If that's not enough info for you to solve your problem yourself then reduce your example to something with 10 columns or less so we don't have to read a lot of irrelevant info to help you.
Program 1
This works, except the output format is different from what you request:
awk 'FNR==1 { next }
FNR == NR { file1[$5,$7,$8] = $5 " " $7 " " $8 }
FNR != NR { file2[$3,$5,$6] = $3 " " $5 " " $6 }
END { print "Match:"; for (k in file1) if (k in file2) print file1[k] # Or file2[k]
print "Missing in file1:"; for (k in file2) if (!(k in file1)) print file2[k]
print "Missing in file2:"; for (k in file1) if (!(k in file2)) print file1[k]
}' file1 file2
Output 1
Match:
48807637 C T
48719928 AT -
Missing in file1:
48719928 A G
Missing in file2:
Program 2
If you must have each set of values in a category comma-separated on a single line, then:
awk 'FNR==1 { next }
FNR == NR { file1[$5,$7,$8] = $5 " " $7 " " $8 }
FNR != NR { file2[$3,$5,$6] = $3 " " $5 " " $6 }
END {
printf "Match"
pad = " "
for (k in file1)
{
if (k in file2)
{
printf "%s%s", pad, file1[k]
pad = ", "
}
}
print ""
printf "Missing in file1"
pad = " "
for (k in file2)
{
if (!(k in file1))
{
printf "%s%s", pad, file2[k]
pad = ", "
}
}
print ""
printf "Missing in file2"
pad = " "
for (k in file1)
{
if (!(k in file2))
{
printf "%s%s", pad, file1[k]
pad = ", "
}
}
print ""
}' file1 file2
The code is a little bigger, but the format used exacerbates the difference.

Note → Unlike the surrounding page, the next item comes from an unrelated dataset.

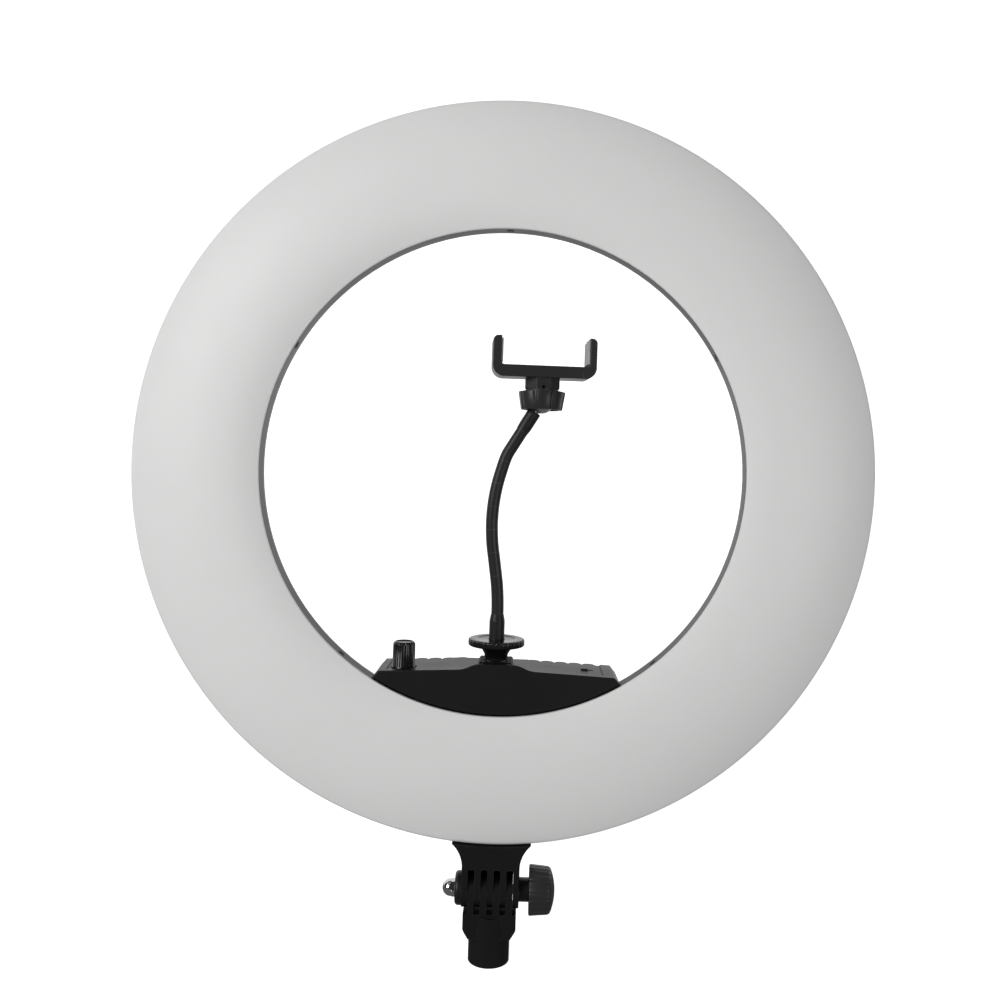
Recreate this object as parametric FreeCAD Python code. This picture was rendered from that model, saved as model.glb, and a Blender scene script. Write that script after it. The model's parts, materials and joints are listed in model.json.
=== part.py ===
import FreeCAD, Part
import math
import os

# Ring light head: +Z up, the light faces -Y. The origin is the centre of the stand
# socket's mouth. Millimetres and degrees throughout.

# Ring: its own frame has the origin at the ring's centre, +Z up, the light facing -Y
RING_Z = 320.0            # ring centre above the socket mouth
RING_Y = -12.0            # ring reference plane in front of the socket axis
RING_R = 242.5            # outer radius
BORE_R = 155.0            # radius of the bore wall
CROWN_R = 175.0           # radius at which the diffuser stands highest
CROWN_Y = -17.0
INNER_ARC = 59.0          # section radius of the dome inside its crown
OUTER_ARC = 124.0         # section radius of the dome outside its crown
SKIRT_CORNER = 7.0
DIFFUSER_WALL = 2.4
LIP_R = 154.8
LIP_BACK_Y = -11.05
SEAM_Y = 9.0              # where the diffuser's skirt meets the housing's rim
TONGUE_Y = 13.0           # back of the diffuser's locating tongue
BACK_Y = 21.0             # back face of the housing
HOUSING_WALL = 2.4
FLARE_R = 21.0            # rounding from the bore wall to the back face
GAP = 0.05                # clearance between pieces that stay together
FIT = 0.15                # clearance round a moulded tongue
HOOK_WALL = 1.7
HOOK_BACK_Y = -7.0

# Light boards and their fasteners
BOARD_R = (175.0, 226.0)
BOARD_Y = (15.8, 17.4)
BOARD_COUNT = 4
BOARD_SWEEP = 76.0
BOARD_TURN = 45.0         # the first board's middle, so a gap is left at the bottom
CHIP_ROWS = (182.0, 212.0)
CHIPS_PER_ROW = 26
CHIP_SIZE = (3.5, 0.8, 2.8)
SMALL_PILOT_R = 1.25
BOARD_SCREW_R = 197.0
POST_R = 231.0            # circle of the posts that take the back screws
POST_COUNT = 8
POST_TURN = 22.5
POST_FRONT_Y = -1.0
POST_WALL_R, PILOT_R = 3.4, 1.5   # screw posts and the pilot holes in them
SCREW_R, SCREW_HEAD_R = 1.45, 2.8
SCREW_HOLE_R = 1.6
BOARD_SCREW_STEP = 34.0
BORE_SCREW_DEGS = (30.0, 90.0, 150.0, 230.0, 310.0)
BORE_SCREW_Y = -5.4
BORE_SCREW_SINK = 1.0     # their heads lie in pockets in the bore wall
BORE_HEAD = (2.3, 0.9)    # radius and height
BORE_SCREW_LONG = 7.0
VENT_GROUPS = 16
VENT_ROWS = (186.0, 194.0, 202.0, 210.0)
VENT_SWEEP = 11.0
VENT_WIDTH = 2.6

# Control box, in the ring's frame
BOX_R = 154.6             # its underside follows the bore
BOX_TOP = -128.4          # height of the top's outer ends
BOX_HALF = 75.4           # half width of the top
BOX_RISE = 2.6            # degrees that the top climbs towards its middle
BOX_CUT = 50.0            # degrees that the cut corners fall
BOX_Y = (-10.0, 27.0)
BOX_WALL = 2.2
COVER_BACK_Y = 29.5
HUMP_HALF = 26.0
PLATEAU_HALF = 10.0
PLATEAU = -122.3
RIB_R = 4.4
RIB_PITCH = 9.3
RIB_FIRST = 24.0
RIB_COUNT = 5
RECESS_X = ((-71.0, -30.0), (20.4, 68.6))
RECESS_Y = -4.0
RECESS_DEPTH = 0.8
COVER_SCREWS = ((47.25, -138.0), (16.0, -147.4))
BOX_SCREW_DEG = 18.0      # box-to-bore screws, either side of straight down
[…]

The change is all in the END block; the other code is unchanged. The sequences of actions in the END block no longer fit comfortably on a single line, so they're spread out for readability. You can apply a liberal smattering of semicolons and concatenate the lines to shrink the apparent size of the program if you desire.
It's tempting to try a function for the printing, but the conditions just make it too tricky to be worthwhile, I think — but I'm open to persuasion otherwise.
Output 2
Match 48807637 C T, 48719928 AT -
Missing in file1 48719928 A G
Missing in file2
This output will be a lot harder to parse than the one shown first, so doing anything automatically with it will be tricky. While there are only 3 entries to worry about, the line length isn't an issue. If you get to 3 million entries, the lines become very long and unmanageable.